そして、新興のネット・ベンチャーであるコンテンツ配信企業なるものが抱えている決定的な欠点は、要するに今の話とは逆で、情報コンテンツを取材したり編集する実務能力が素人並みという点だ。この手のネット・ベンチャーは、その大半がコタツ記事のライターや素人のアフィリエイターを寄せ集めた、ネット・サービスのパワー・ユーザという意味では「デジタル・ネイティブ」と言えるかもしれないが、報道としての実務能力はアマチュアであり、せいぜいググるのがうまいていどのスキルしかない。書かれている文章を正確に理解する大学院以上の素養などもっていないし、社会経験も殆どない人々で社員が占められている。そうして、元マッキンゼーとか元広告代理店、あるいは元銀行員といった経歴の経営者が多く、つまりはファイナンスと前職の伝手だけで人や技術を引っ張りさえすれば形になると思っている、これまた別の意味でのバカ揃いときている。

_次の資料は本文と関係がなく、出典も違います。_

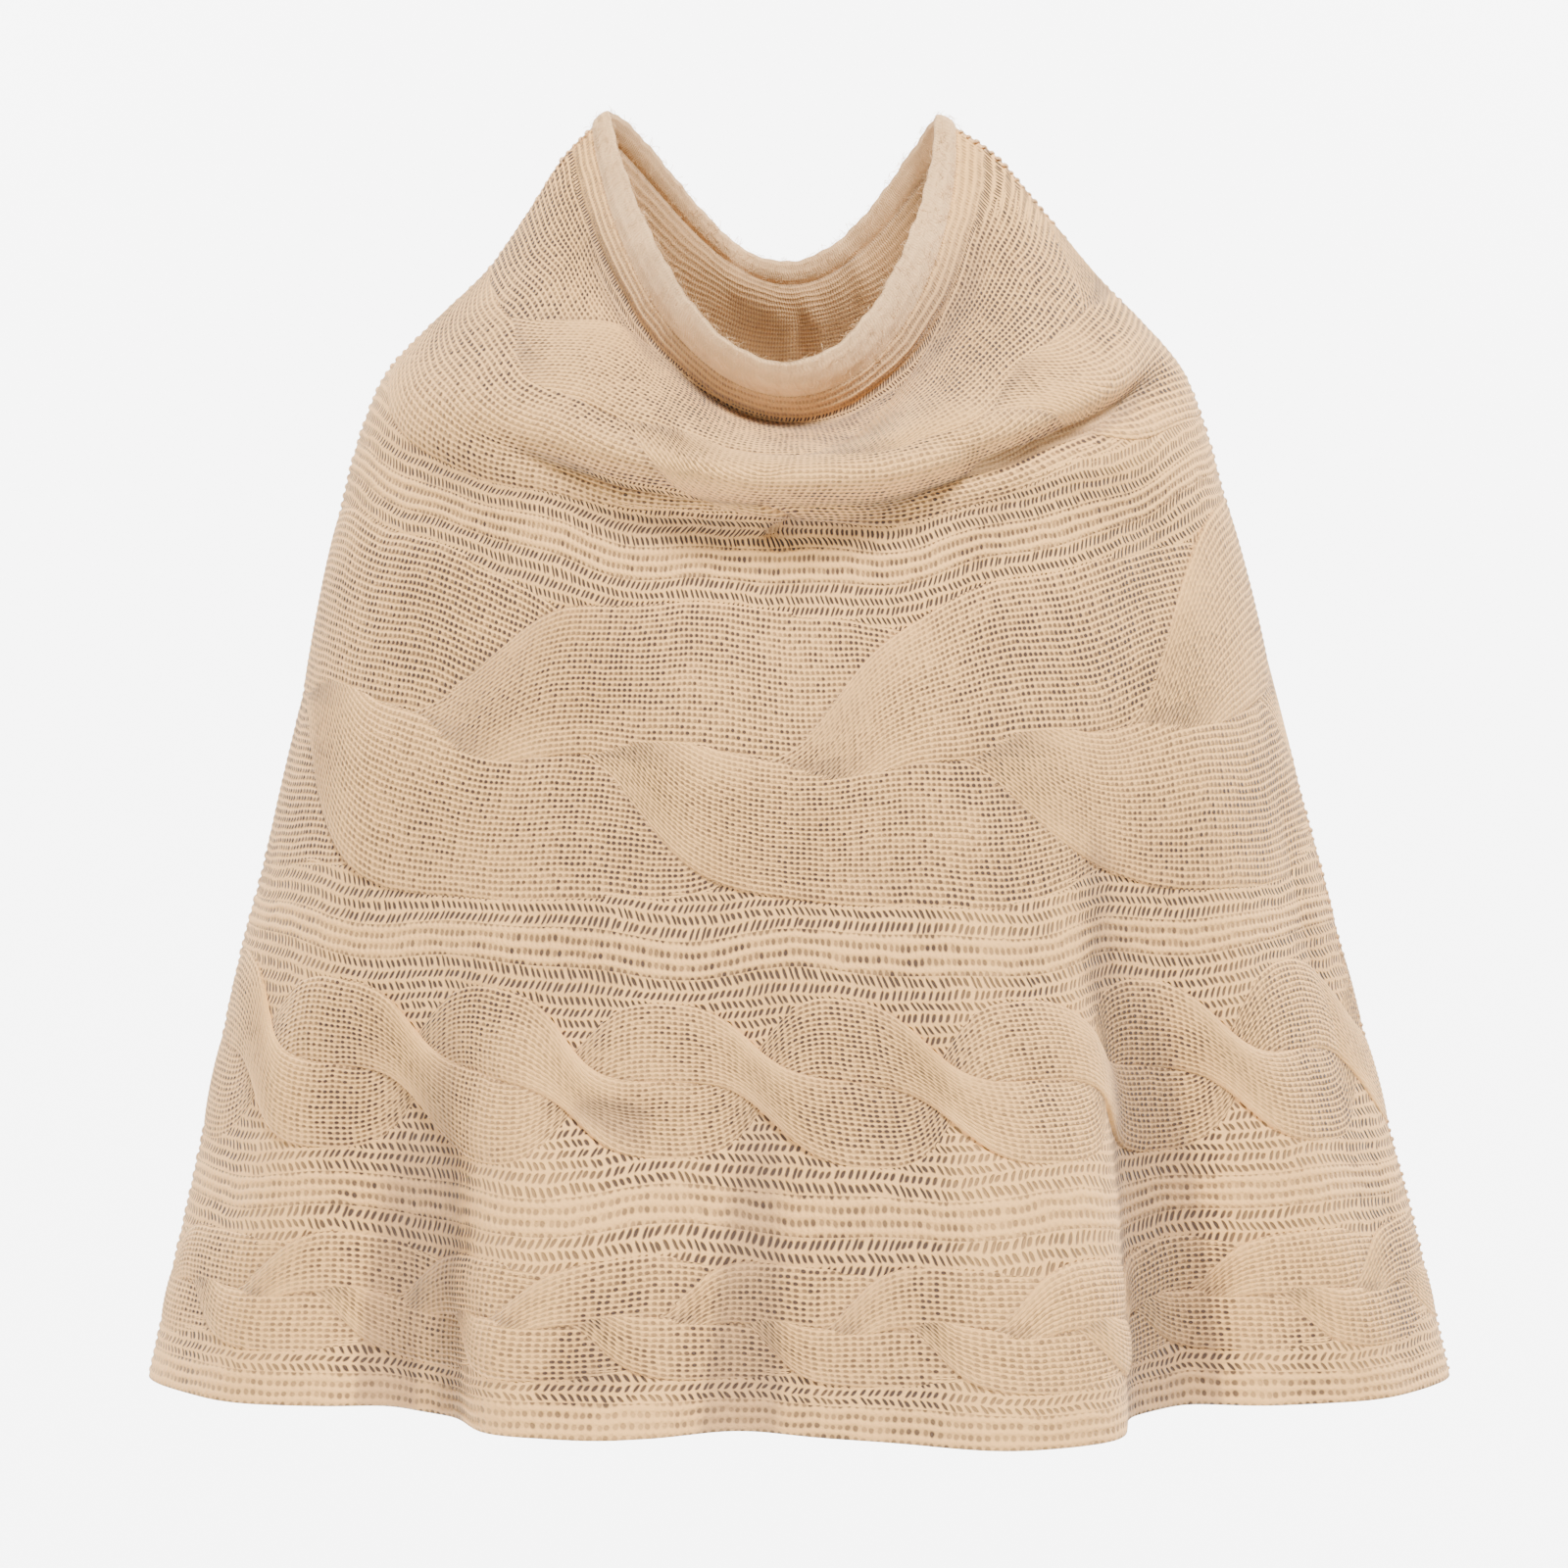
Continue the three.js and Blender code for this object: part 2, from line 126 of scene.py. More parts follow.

しかし、それぞれ不足がある両者を組み合わせたら最適なのかといえば、どうもそうではないようだ。いまのところ国内で成功していると思える事例は、ほぼないと言える。よく知られたオンライン・ジャーナルである『TechCrunch Japan』にしろ、『ハフィントン・ポスト日本版』にしろ、『Newsweek 日本版』にしろ、『WIRED Japan』にしろ、もうタイトルを書いただけで誰でもわかるように、結局は他人におんぶした翻訳媒体である。これでは夥しい数に膨らんでいる、日本の人文・社会系の大学教員と何が違うのか。

なんにせよ、紙の雑誌には紙媒体として発行しても読んでもらえるだけの価値を与えられると思うのだが、購読者層として想定されている僧侶のコメントが「最終号は購入してみます。」では、どうしようもないんじゃないか。つまり、そもそも雑誌の編集方針として、オンラインだろうと紙だろうと読むに値しない内容だったんじゃないかという気がしないでもない。